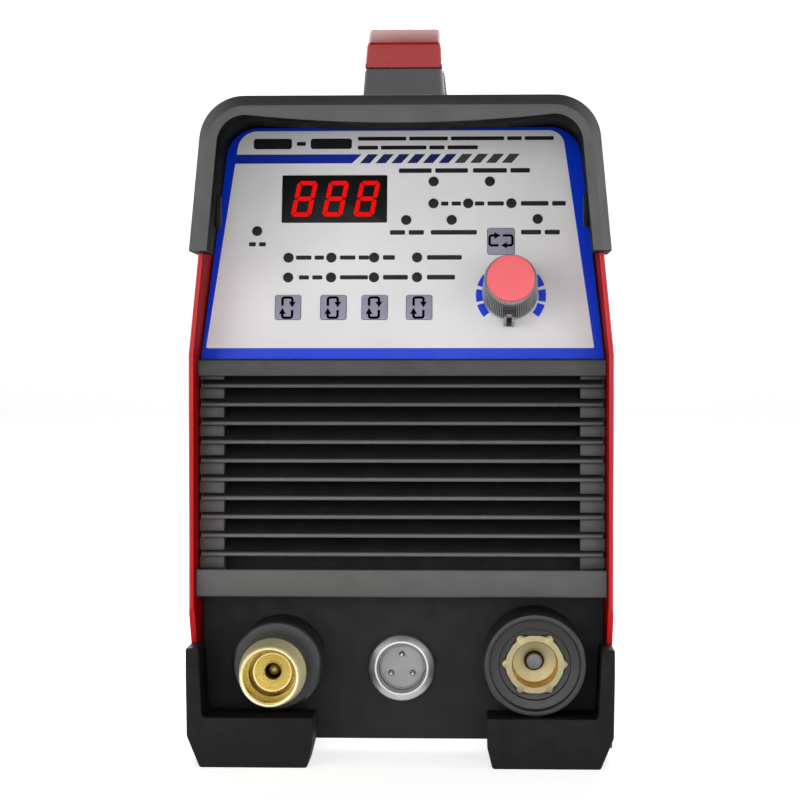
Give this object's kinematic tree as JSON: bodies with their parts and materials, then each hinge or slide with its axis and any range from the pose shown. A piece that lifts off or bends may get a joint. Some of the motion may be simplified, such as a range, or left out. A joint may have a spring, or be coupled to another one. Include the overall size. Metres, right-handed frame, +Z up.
{
  "type": "tig welding machine",
  "caption": "Portable inverter TIG welding power source: steel cover, moulded hoods, leaning control panel with keys and knob, louvred front, torch and output sockets, carry handle.",
  "frame": {"origin": "centre of the bounding box on the floor", "axes": "+Z up, -Y out of the control panel, +X to the right seen from the front"},
  "size_m": [0.165, 0.4, 0.3],
  "materials": {
    "red_paint": "semi-gloss red powder coat",
    "grey_plastic": "fine-textured dark grey moulding",
    "black_plastic": "satin black moulding",
    "black_rubber": "moulded corner guards",
    "red_grip": "satin red grip moulding",
    "overlay_film": "printed blue and white polyester film",
    "key_plastic": "lavender grey keys",
    "knob_cap": "salmon red cap",
    "display_window": "smoked red window",
    "brass": "turned brass",
    "nickel": "nickel plating",
    "zinc_steel": "zinc plated steel",
    "aluminium": "extruded heat sink",
    "circuit_board": "solder mask",
    "socket_insert": "grey insulating insert",
    "winding": "wound copper on a core"
  },
  "bodies": {
    "machine": {"base_tray": "zinc_steel", "cover_shell": "red_paint", "front_hood": "grey_plastic", "rear_hood": "grey_plastic", "connector_panel": "black_plastic", "louvre_frame": "grey_plastic", "control_panel": "black_plastic", "panel_overlay": "overlay_film", "display_window": "display_window", "display_module": "black_plastic", "control_board": "circuit_board", "led_light_guide": "socket_insert", "encoder_body": "zinc_steel", "encoder_nut": "nickel", "torch_insulator": "black_plastic", "torch_nozzle": "brass", "torch_gas_pin": "brass", "torch_nut": "brass", "output_insulator": "black_plastic", "output_socket": "brass", "output_pin": "zinc_steel", "output_nut": "brass", "control_socket_shell": "nickel", "control_socket_insert": "socket_insert", "control_socket_nut": "nickel", "handle_core": "grey_plastic", "handle_grip": "red_grip", "handle_screw_front": "zinc_steel", "handle_screw_rear": "zinc_steel", "rear_panel": "black_plastic", "fan_guard": "zinc_steel", "fan_frame": "black_plastic", "power_switch_housing": "black_plastic", "cord_gland": "black_plastic", "gas_inlet": "brass", "earth_bolt": "zinc_steel", "main_board": "circuit_board", "heat_sink": "aluminium", "transformer": "winding", "output_reactor": "winding", "capacitor_1": "black_plastic", "capacitor_2": "black_plastic", "gas_valve": "brass", "control_socket_pin_1": "nickel", "control_socket_pin_2": "nickel", "control_socket_pin_3": "nickel", "foot_front_left": "black_rubber", "foot_front_right": "black_rubber", "foot_rear_left": "black_rubber", "foot_rear_right": "black_rubber"},
    "knob": {"encoder_shaft": "zinc_steel", "knob_body": "black_plastic", "knob_cap": "knob_cap"},
    "fan_wheel": {"fan_rotor": "black_plastic"},
    "power_rocker": {"power_rocker": "black_plastic"},
    "button_1": {"button_1": "key_plastic"},
    "button_2": {"button_2": "key_plastic"},
    "button_3": {"button_3": "key_plastic"},
    "button_4": {"button_4": "key_plastic"},
    "button_5": {"button_5": "key_plastic"}
  },
  "joints": [
    {"name": "knob_turn", "type": "hinge", "parent": "machine", "child": "knob", "pos_m": [0.0427, -0.14802, 0.18322], "axis": [0, -0.9744, 0.225], "continuous": true},
    {"name": "button_1_press", "type": "slide", "parent": "machine", "child": "button_1", "axis": [0, 0.9744, -0.225], "range_m": [0, 0.0006], "stiffness_N_per_m": 500, "springref_m": -0.001},
    {"name": "button_2_press", "type": "slide", "parent": "machine", "child": "button_2", "axis": [0, 0.9744, -0.225], "range_m": [0, 0.0006], "stiffness_N_per_m": 500, "springref_m": -0.001},
    {"name": "button_3_press", "type": "slide", "parent": "machine", "child": "button_3", "axis": [0, 0.9744, -0.225], "range_m": [0, 0.0006], "stiffness_N_per_m": 500, "springref_m": -0.001},
    {"name": "button_4_press", "type": "slide", "parent": "machine", "child": "button_4", "axis": [0, 0.9744, -0.225], "range_m": [0, 0.0006], "stiffness_N_per_m": 500, "springref_m": -0.001},
    {"name": "button_5_press", "type": "slide", "parent": "machine", "child": "button_5", "axis": [0, 0.9744, -0.225], "range_m": [0, 0.0006], "stiffness_N_per_m": 500, "springref_m": -0.001},
    {"name": "fan_spin", "type": "hinge", "parent": "machine", "child": "fan_wheel", "pos_m": [0, 0.1577, 0.088], "axis": [0, 1, 0], "continuous": true},
    {"name": "power_rock", "type": "hinge", "parent": "machine", "child": "power_rocker", "pos_m": [0.042, 0.1595, 0.182], "axis": [-1, 0, 0], "range_deg": [0, 18]}
  ]
}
══════════
— Task brief —
Copy out the whole listing exactly as written.

— Written solution —
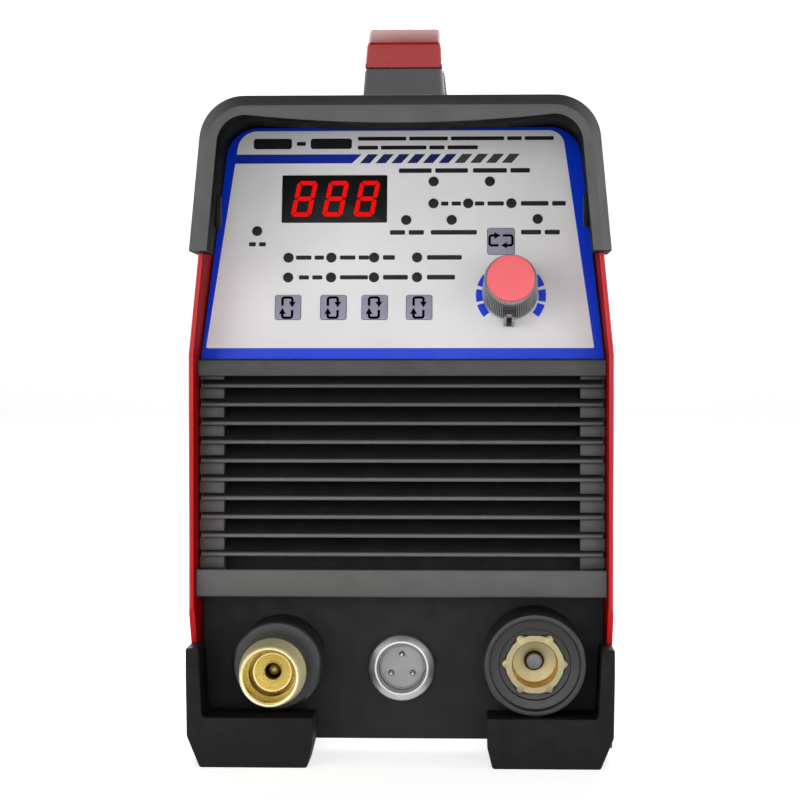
Give this object's kinematic tree as JSON: bodies with their parts and materials, then each hinge or slide with its axis and any range from the pose shown. A piece that lifts off or bends may get a joint. Some of the motion may be simplified, such as a range, or left out. A joint may have a spring, or be coupled to another one. Include the overall size. Metres, right-handed frame, +Z up.
{
  "type": "tig welding machine",
  "caption": "Portable inverter TIG welding power source: steel cover, moulded hoods, leaning control panel with keys and knob, louvred front, torch and output sockets, carry handle.",
  "frame": {"origin": "centre of the bounding box on the floor", "axes": "+Z up, -Y out of the control panel, +X to the right seen from the front"},
  "size_m": [0.165, 0.4, 0.3],
  "materials": {
    "red_paint": "semi-gloss red powder coat",
    "grey_plastic": "fine-textured dark grey moulding",
    "black_plastic": "satin black moulding",
    "black_rubber": "moulded corner guards",
    "red_grip": "satin red grip moulding",
    "overlay_film": "printed blue and white polyester film",
    "key_plastic": "lavender grey keys",
    "knob_cap": "salmon red cap",
    "display_window": "smoked red window",
    "brass": "turned brass",
    "nickel": "nickel plating",
    "zinc_steel": "zinc plated steel",
    "aluminium": "extruded heat sink",
    "circuit_board": "solder mask",
    "socket_insert": "grey insulating insert",
    "winding": "wound copper on a core"
  },
  "bodies": {
    "machine": {"base_tray": "zinc_steel", "cover_shell": "red_paint", "front_hood": "grey_plastic", "rear_hood": "grey_plastic", "connector_panel": "black_plastic", "louvre_frame": "grey_plastic", "control_panel": "black_plastic", "panel_overlay": "overlay_film", "display_window": "display_window", "display_module": "black_plastic", "control_board": "circuit_board", "led_light_guide": "socket_insert", "encoder_body": "zinc_steel", "encoder_nut": "nickel", "torch_insulator": "black_plastic", "torch_nozzle": "brass", "torch_gas_pin": "brass", "torch_nut": "brass", "output_insulator": "black_plastic", "output_socket": "brass", "output_pin": "zinc_steel", "output_nut": "brass", "control_socket_shell": "nickel", "control_socket_insert": "socket_insert", "control_socket_nut": "nickel", "handle_core": "grey_plastic", "handle_grip": "red_grip", "handle_screw_front": "zinc_steel", "handle_screw_rear": "zinc_steel", "rear_panel": "black_plastic", "fan_guard": "zinc_steel", "fan_frame": "black_plastic", "power_switch_housing": "black_plastic", "cord_gland": "black_plastic", "gas_inlet": "brass", "earth_bolt": "zinc_steel", "main_board": "circuit_board", "heat_sink": "aluminium", "transformer": "winding", "output_reactor": "winding", "capacitor_1": "black_plastic", "capacitor_2": "black_plastic", "gas_valve": "brass", "control_socket_pin_1": "nickel", "control_socket_pin_2": "nickel", "control_socket_pin_3": "nickel", "foot_front_left": "black_rubber", "foot_front_right": "black_rubber", "foot_rear_left": "black_rubber", "foot_rear_right": "black_rubber"},
    "knob": {"encoder_shaft": "zinc_steel", "knob_body": "black_plastic", "knob_cap": "knob_cap"},
    "fan_wheel": {"fan_rotor": "black_plastic"},
    "power_rocker": {"power_rocker": "black_plastic"},
    "button_1": {"button_1": "key_plastic"},
    "button_2": {"button_2": "key_plastic"},
    "button_3": {"button_3": "key_plastic"},
    "button_4": {"button_4": "key_plastic"},
    "button_5": {"button_5": "key_plastic"}
  },
  "joints": [
    {"name": "knob_turn", "type": "hinge", "parent": "machine", "child": "knob", "pos_m": [0.0427, -0.14802, 0.18322], "axis": [0, -0.9744, 0.225], "continuous": true},
    {"name": "button_1_press", "type": "slide", "parent": "machine", "child": "button_1", "axis": [0, 0.9744, -0.225], "range_m": [0, 0.0006], "stiffness_N_per_m": 500, "springref_m": -0.001},
    {"name": "button_2_press", "type": "slide", "parent": "machine", "child": "button_2", "axis": [0, 0.9744, -0.225], "range_m": [0, 0.0006], "stiffness_N_per_m": 500, "springref_m": -0.001},
    {"name": "button_3_press", "type": "slide", "parent": "machine", "child": "button_3", "axis": [0, 0.9744, -0.225], "range_m": [0, 0.0006], "stiffness_N_per_m": 500, "springref_m": -0.001},
    {"name": "button_4_press", "type": "slide", "parent": "machine", "child": "button_4", "axis": [0, 0.9744, -0.225], "range_m": [0, 0.0006], "stiffness_N_per_m": 500, "springref_m": -0.001},
    {"name": "button_5_press", "type": "slide", "parent": "machine", "child": "button_5", "axis": [0, 0.9744, -0.225], "range_m": [0, 0.0006], "stiffness_N_per_m": 500, "springref_m": -0.001},
    {"name": "fan_spin", "type": "hinge", "parent": "machine", "child": "fan_wheel", "pos_m": [0, 0.1577, 0.088], "axis": [0, 1, 0], "continuous": true},
    {"name": "power_rock", "type": "hinge", "parent": "machine", "child": "power_rocker", "pos_m": [0.042, 0.1595, 0.182], "axis": [-1, 0, 0], "range_deg": [0, 18]}
  ]
}